═══ Records supplied

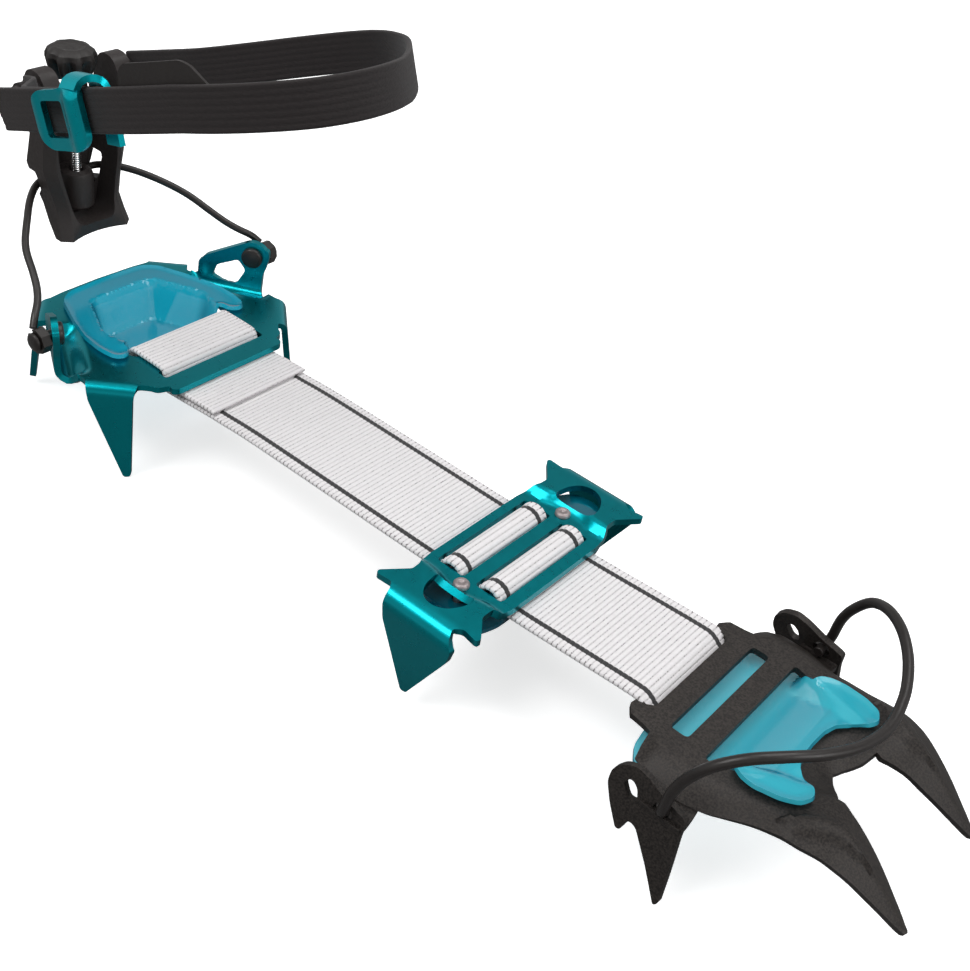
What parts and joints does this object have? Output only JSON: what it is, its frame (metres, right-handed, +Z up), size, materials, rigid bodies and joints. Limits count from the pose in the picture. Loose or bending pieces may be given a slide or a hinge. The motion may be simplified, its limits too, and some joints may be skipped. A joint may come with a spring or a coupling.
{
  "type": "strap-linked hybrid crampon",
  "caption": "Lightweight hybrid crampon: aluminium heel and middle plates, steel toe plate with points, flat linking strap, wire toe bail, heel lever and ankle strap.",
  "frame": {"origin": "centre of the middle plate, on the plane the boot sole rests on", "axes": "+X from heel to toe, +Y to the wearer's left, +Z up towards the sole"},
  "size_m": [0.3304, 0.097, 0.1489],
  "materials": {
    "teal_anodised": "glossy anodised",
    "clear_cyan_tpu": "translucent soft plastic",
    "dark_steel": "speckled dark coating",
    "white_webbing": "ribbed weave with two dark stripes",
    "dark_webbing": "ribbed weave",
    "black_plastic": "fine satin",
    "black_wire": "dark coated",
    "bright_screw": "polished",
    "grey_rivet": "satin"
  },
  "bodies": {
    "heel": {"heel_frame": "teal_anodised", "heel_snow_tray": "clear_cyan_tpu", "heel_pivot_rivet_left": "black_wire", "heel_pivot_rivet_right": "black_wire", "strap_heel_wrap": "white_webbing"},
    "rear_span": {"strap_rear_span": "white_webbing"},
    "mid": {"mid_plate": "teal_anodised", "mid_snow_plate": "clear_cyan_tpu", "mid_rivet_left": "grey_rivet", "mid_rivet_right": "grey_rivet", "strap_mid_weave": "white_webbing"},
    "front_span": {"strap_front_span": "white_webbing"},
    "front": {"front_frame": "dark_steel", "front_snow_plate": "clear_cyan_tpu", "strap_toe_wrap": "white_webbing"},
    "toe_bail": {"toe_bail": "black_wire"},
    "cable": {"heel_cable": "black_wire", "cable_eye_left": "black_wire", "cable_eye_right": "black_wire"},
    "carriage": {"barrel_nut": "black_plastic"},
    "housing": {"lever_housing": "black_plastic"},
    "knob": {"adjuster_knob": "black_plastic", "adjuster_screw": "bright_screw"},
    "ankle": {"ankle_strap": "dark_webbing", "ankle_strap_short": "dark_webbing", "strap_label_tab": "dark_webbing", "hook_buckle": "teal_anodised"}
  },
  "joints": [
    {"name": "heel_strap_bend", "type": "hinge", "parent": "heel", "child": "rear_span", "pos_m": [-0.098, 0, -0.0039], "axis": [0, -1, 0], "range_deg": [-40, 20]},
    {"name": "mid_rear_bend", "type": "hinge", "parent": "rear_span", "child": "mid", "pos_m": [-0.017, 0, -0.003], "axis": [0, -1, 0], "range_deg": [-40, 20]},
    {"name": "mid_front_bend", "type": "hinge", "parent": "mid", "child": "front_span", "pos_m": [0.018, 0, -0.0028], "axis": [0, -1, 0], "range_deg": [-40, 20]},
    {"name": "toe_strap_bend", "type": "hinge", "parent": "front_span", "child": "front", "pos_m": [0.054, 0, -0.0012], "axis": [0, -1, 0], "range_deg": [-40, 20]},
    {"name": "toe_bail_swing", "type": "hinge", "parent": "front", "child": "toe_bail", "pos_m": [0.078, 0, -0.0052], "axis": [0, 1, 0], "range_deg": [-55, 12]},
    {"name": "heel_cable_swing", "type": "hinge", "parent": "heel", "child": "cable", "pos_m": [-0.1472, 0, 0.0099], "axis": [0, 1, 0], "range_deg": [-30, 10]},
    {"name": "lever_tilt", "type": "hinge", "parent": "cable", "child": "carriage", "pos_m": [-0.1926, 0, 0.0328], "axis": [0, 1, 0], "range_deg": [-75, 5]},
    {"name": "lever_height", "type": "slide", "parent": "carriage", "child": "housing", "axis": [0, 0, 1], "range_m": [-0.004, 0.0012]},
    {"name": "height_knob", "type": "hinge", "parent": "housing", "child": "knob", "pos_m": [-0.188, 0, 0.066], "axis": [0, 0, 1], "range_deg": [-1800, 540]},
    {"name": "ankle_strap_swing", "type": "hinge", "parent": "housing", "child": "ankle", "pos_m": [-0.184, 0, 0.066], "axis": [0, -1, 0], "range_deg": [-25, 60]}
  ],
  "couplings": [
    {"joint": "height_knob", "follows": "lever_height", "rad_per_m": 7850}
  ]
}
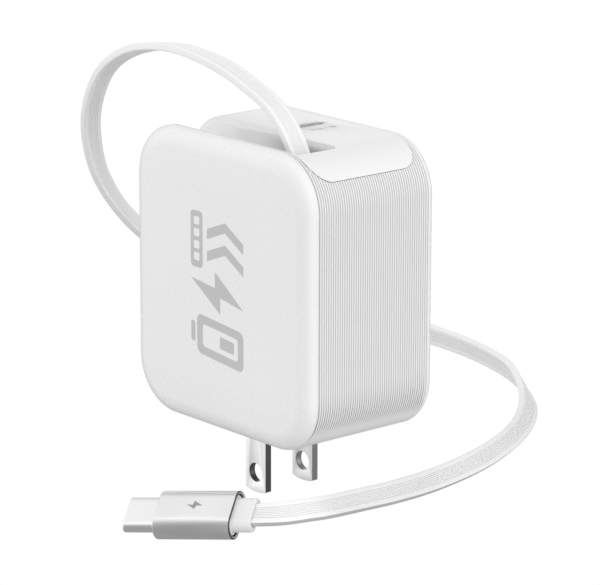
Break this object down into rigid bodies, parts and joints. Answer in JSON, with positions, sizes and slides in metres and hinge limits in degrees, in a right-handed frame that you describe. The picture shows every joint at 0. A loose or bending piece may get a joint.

══════

▸ **Given request**
Copy all of the material word for word.

▸ **Answer to this task**
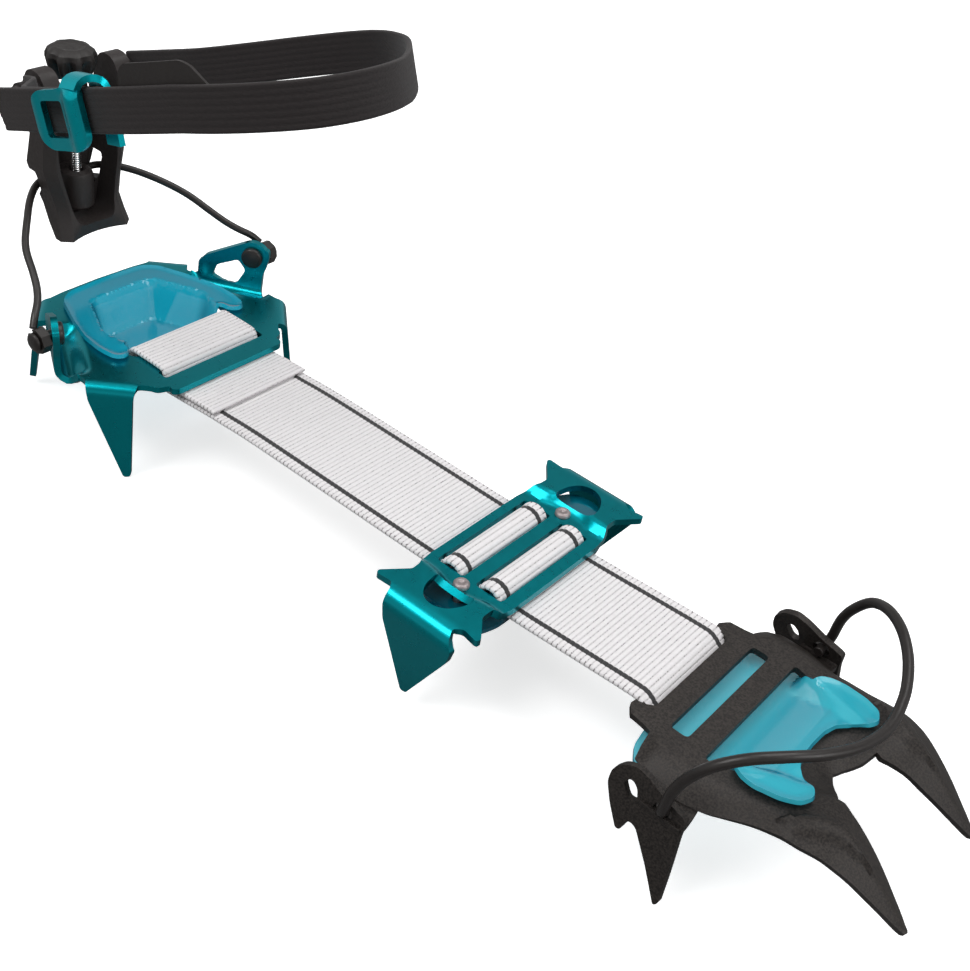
What parts and joints does this object have? Output only JSON: what it is, its frame (metres, right-handed, +Z up), size, materials, rigid bodies and joints. Limits count from the pose in the picture. Loose or bending pieces may be given a slide or a hinge. The motion may be simplified, its limits too, and some joints may be skipped. A joint may come with a spring or a coupling.
{
  "type": "strap-linked hybrid crampon",
  "caption": "Lightweight hybrid crampon: aluminium heel and middle plates, steel toe plate with points, flat linking strap, wire toe bail, heel lever and ankle strap.",
  "frame": {"origin": "centre of the middle plate, on the plane the boot sole rests on", "axes": "+X from heel to toe, +Y to the wearer's left, +Z up towards the sole"},
  "size_m": [0.3304, 0.097, 0.1489],
  "materials": {
    "teal_anodised": "glossy anodised",
    "clear_cyan_tpu": "translucent soft plastic",
    "dark_steel": "speckled dark coating",
    "white_webbing": "ribbed weave with two dark stripes",
    "dark_webbing": "ribbed weave",
    "black_plastic": "fine satin",
    "black_wire": "dark coated",
    "bright_screw": "polished",
    "grey_rivet": "satin"
  },
  "bodies": {
    "heel": {"heel_frame": "teal_anodised", "heel_snow_tray": "clear_cyan_tpu", "heel_pivot_rivet_left": "black_wire", "heel_pivot_rivet_right": "black_wire", "strap_heel_wrap": "white_webbing"},
    "rear_span": {"strap_rear_span": "white_webbing"},
    "mid": {"mid_plate": "teal_anodised", "mid_snow_plate": "clear_cyan_tpu", "mid_rivet_left": "grey_rivet", "mid_rivet_right": "grey_rivet", "strap_mid_weave": "white_webbing"},
    "front_span": {"strap_front_span": "white_webbing"},
    "front": {"front_frame": "dark_steel", "front_snow_plate": "clear_cyan_tpu", "strap_toe_wrap": "white_webbing"},
    "toe_bail": {"toe_bail": "black_wire"},
    "cable": {"heel_cable": "black_wire", "cable_eye_left": "black_wire", "cable_eye_right": "black_wire"},
    "carriage": {"barrel_nut": "black_plastic"},
    "housing": {"lever_housing": "black_plastic"},
    "knob": {"adjuster_knob": "black_plastic", "adjuster_screw": "bright_screw"},
    "ankle": {"ankle_strap": "dark_webbing", "ankle_strap_short": "dark_webbing", "strap_label_tab": "dark_webbing", "hook_buckle": "teal_anodised"}
  },
  "joints": [
    {"name": "heel_strap_bend", "type": "hinge", "parent": "heel", "child": "rear_span", "pos_m": [-0.098, 0, -0.0039], "axis": [0, -1, 0], "range_deg": [-40, 20]},
    {"name": "mid_rear_bend", "type": "hinge", "parent": "rear_span", "child": "mid", "pos_m": [-0.017, 0, -0.003], "axis": [0, -1, 0], "range_deg": [-40, 20]},
    {"name": "mid_front_bend", "type": "hinge", "parent": "mid", "child": "front_span", "pos_m": [0.018, 0, -0.0028], "axis": [0, -1, 0], "range_deg": [-40, 20]},
    {"name": "toe_strap_bend", "type": "hinge", "parent": "front_span", "child": "front", "pos_m": [0.054, 0, -0.0012], "axis": [0, -1, 0], "range_deg": [-40, 20]},
    {"name": "toe_bail_swing", "type": "hinge", "parent": "front", "child": "toe_bail", "pos_m": [0.078, 0, -0.0052], "axis": [0, 1, 0], "range_deg": [-55, 12]},
    {"name": "heel_cable_swing", "type": "hinge", "parent": "heel", "child": "cable", "pos_m": [-0.1472, 0, 0.0099], "axis": [0, 1, 0], "range_deg": [-30, 10]},
    {"name": "lever_tilt", "type": "hinge", "parent": "cable", "child": "carriage", "pos_m": [-0.1926, 0, 0.0328], "axis": [0, 1, 0], "range_deg": [-75, 5]},
    {"name": "lever_height", "type": "slide", "parent": "carriage", "child": "housing", "axis": [0, 0, 1], "range_m": [-0.004, 0.0012]},
    {"name": "height_knob", "type": "hinge", "parent": "housing", "child": "knob", "pos_m": [-0.188, 0, 0.066], "axis": [0, 0, 1], "range_deg": [-1800, 540]},
    {"name": "ankle_strap_swing", "type": "hinge", "parent": "housing", "child": "ankle", "pos_m": [-0.184, 0, 0.066], "axis": [0, -1, 0], "range_deg": [-25, 60]}
  ],
  "couplings": [
    {"joint": "height_knob", "follows": "lever_height", "rad_per_m": 7850}
  ]
}
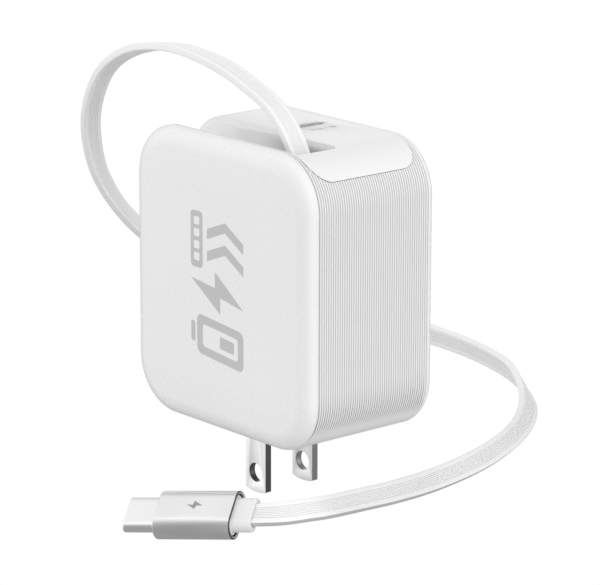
Break this object down into rigid bodies, parts and joints. Answer in JSON, with positions, sizes and slides in metres and hinge limits in degrees, in a right-handed frame that you describe. The picture shows every joint at 0. A loose or bending piece may get a joint.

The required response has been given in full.